The Trudeau government has been slower to move on this front than most of its western counterparts. It came to office with big ambitions for the Canada-China relationship—including a comprehensive free trade agreement—and seemed inclined to look away from the mounting evidence that Xi’s China is neither a reliable trading partner nor “responsible stakeholder.”

The mountain, however, eventually became too large to overlook. The unlawful detention of the two Michaels and the Chinese government’s ongoing obfuscation about the origins and spread of COVID-19 (which, by the way, ought to be a far bigger deal than it is) seem to have represented something of a crossroads.

In recent weeks, Ottawa has signaled a new course. The Trudeau government has committed, at least in rhetorical terms, to abandon its own Sinophile instincts. The Industry Minister, François-Philippe Champagne, spoken about the need for “decoupling.” And in a recent speech at the University of Toronto’s Munk School of Global Affairs and Public Policy, Foreign Affairs Minister, Melanie Joly, called China an “increasingly disruptive global force” and warned Canadian companies about the “geopolitical risks linked to doing business with the country.” 

Champagne’s recent comments are especially notable because they epitomize the government’s slow yet significant shift. He was international trade minister in 2017 when the government was consulting on a Canada-China free trade agreement and one can still find a ministerial message from him on the departmental website about how “China is an important partner for Canada” and, notwithstanding growing trade volumes between the two countries, “there is room for us to do a lot more.” Now, in his role as industry minister, he has reversed himself: “What we want is certainly a decoupling: certainly from China, and I would say other regimes in the world which don’t share the same values.”

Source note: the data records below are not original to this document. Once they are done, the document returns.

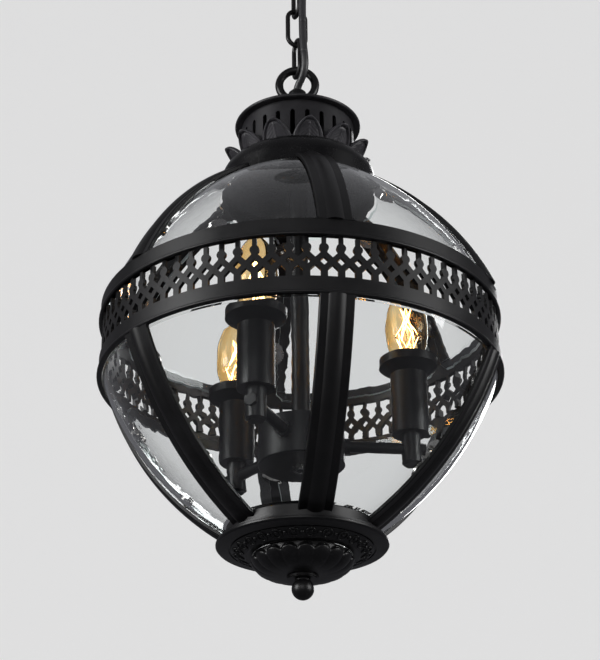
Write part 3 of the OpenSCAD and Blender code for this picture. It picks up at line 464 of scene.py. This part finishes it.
# Camera of the photograph: its place, how far it looks up and how it is rolled, in degrees, and its
# focal length in pixels of the photograph
CAMERA_PLACE = (0.0, -1.31593, -1.07983)
CAMERA_UP = 25.96
CAMERA_ROLL = -0.64
FOCAL_PX = 1816.06
PHOTO_HEIGHT_PX = 660
SENSOR_MM = 36

# Floor and round backdrop
FLOOR_Z = -3.8
FLOOR_HALF = 9
WALL_RADIUS = 8
WALL_TOP = 6.0
WALL_SIDES = 48

# Tone that the camera, and rays through the glass, see on them, its share over their lit paint,
# and the dim tone that reflections show
PALE = (0.93, 0.93, 0.93, 1)
PALE_SHARE = 0.72
DIM = (0.11, 0.11, 0.12, 1)
# Above the backdrop the world shows the tone that the backdrop comes to
ABOVE_WALL = (0.73, 0.73, 0.73, 1)
ROOM_TONE = (0.95, 0.95, 1.0, 1)
ROOM_STRENGTH = 0.22

# Studio lamps: name, place, size and power in watts, all turned to the middle of the lantern
STUDIO_LAMPS = (
    ("key", (-2.5, -1.2, 0.0), 1.5, 66),
    ("fill", (2.6, -1.0, -0.1), 1.5, 52),
    ("front", (-0.4, -2.9, -0.2), 1.6, 16),
    ("back", (0.6, 2.4, 0.7), 1.2, 26),
)
LANTERN_MIDDLE = (0, 0, -0.42)

# Painted finishes: name, share of the paint's tone, roughness and grain
PAINTED = (
    ("satin_black", 1.0, 0.34, 1.0),
    # The cast paint is a shaded copy of the satin black, 0.9 of its tone: painted shade of the down-facing
    # tray and bowl, shared by the loops. Its lower roughness and coarser grain are the casting's own
    ("satin_black_cast", 0.9, 0.30, 1.6),
    # The leaves' paint is a lit copy of the satin black, 8.5 times its tone: painted light falling on the
    # leaf crown from above
    ("satin_black_leaf", 8.5, 0.38, 2.2),
    # The crown's paint is a lit copy of the satin black, 4 times its tone: painted light from above on the
    # slotted collar and the top flange
    ("satin_black_crown", 4.0, 0.36, 1.0),
    ("gloss_black", 0.6, 0.20, 0.2),
    ("satin_black_strap", 0.95, 0.34, 0.8),
    ("satin_black_pierced", 1.05, 0.40, 1.4),
)

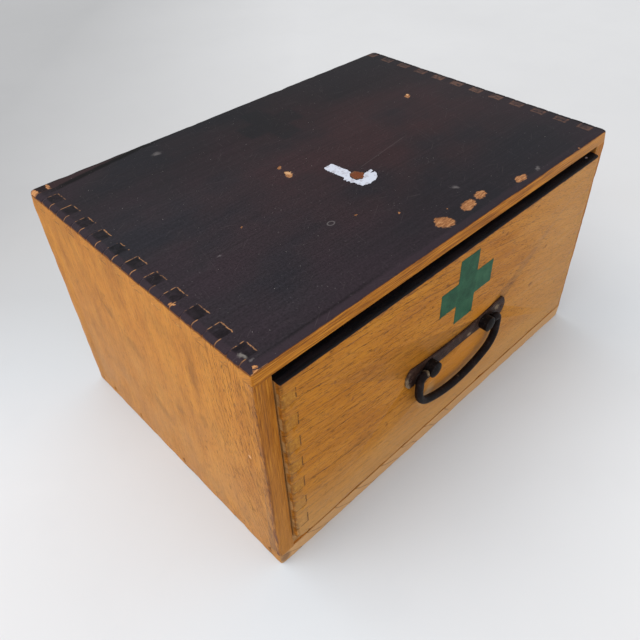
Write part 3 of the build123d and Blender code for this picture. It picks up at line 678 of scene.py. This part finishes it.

The one holdout may be the prime minister himself who, according to reports, was informed about the Chinese election interference several months ago and has seemingly done and said nothing about it. He also struggled through a weak and equivocal answer about China’s genocide of the Uyghurs at the ASEAN meetings on the eve of the G-20 summit.

The upshot: the Trudeau government still doesn’t fully know how to think about Canada’s relationship with China. It’s one step towards strategic decoupling and then one step back to empty engagement. We’re stuck in the self-made limbo of an uncertain strategy.

The problem, of course, is the world isn’t waiting for us to figure it out. As yesterday’s major developments show, the West’s relationship with China will be the defining feature of global security in the coming decades. It’s about time that Canada decided what it thinks about it.